Personal information
- Born: 19 December 1996 (age 29) Tokyo, Japan

Fencing career
- Sport: Fencing
- Country: Japan
- Weapon: Foil
- Hand: Left-handed
- National coach: Erwann Le Pechoux
- FIE ranking: Current ranking

Medal record
Men's foil
Representing Japan
Olympic Games
| Gold medal – first place | 2024 Paris | Team |
World Championships
| Gold medal – first place | 2023 Milan | Team |
| Bronze medal – third place | 2023 Milan | Individual |
Asian Games
| Gold medal – first place | 2026 Aichi-Nagoya | Team |
| Bronze medal – third place | 2018 Jakarta | Team |
| Bronze medal – third place | 2022 Hangzhou | Team |
| Bronze medal – third place | 2026 Aichi–Nagoya | Individual |
Asian Championships
| Gold medal – first place | 2024 Kuwait City | Individual |
| Gold medal – first place | 2023 Wuxi | Team |
| Gold medal – first place | 2022 Seoul | Team |
| Gold medal – first place | 2019 Chiba | Team |
| Bronze medal – third place | 2024 Kuwait City | Team |
| Bronze medal – third place | 2018 Bangkok | Team |
| Bronze medal – third place | 2017 Hong Kong | Team |
| Bronze medal – third place | 2016 Wuxi | Team |

= Kyosuke Matsuyama =

Japanese fencer (born 1996)

Kyosuke Matsuyama (松山恭助, Matsuyama Kyōsuke, born 19 December 1996) is a Japanese fencer.

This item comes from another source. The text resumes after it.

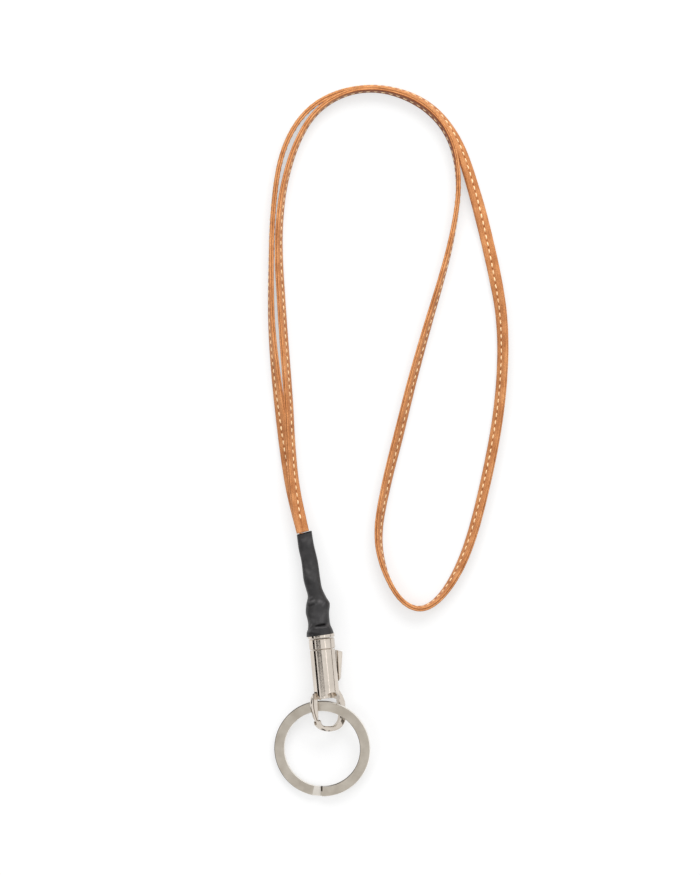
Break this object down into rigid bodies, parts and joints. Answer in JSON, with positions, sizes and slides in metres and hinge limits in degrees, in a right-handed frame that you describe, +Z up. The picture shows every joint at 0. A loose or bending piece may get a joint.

He won one of the bronze medals in the men's foil event at the 2023 World Fencing Championships held in Milan, Italy.

==Career==
In 2017, he won the silver medal in the men's individual foil event at the Summer Universiade held in Taipei, Taiwan. He also won the gold medal in the men's team foil event.

He won one of the bronze medals in the men's team foil event at the 2018 Asian Games held in Jakarta, Indonesia.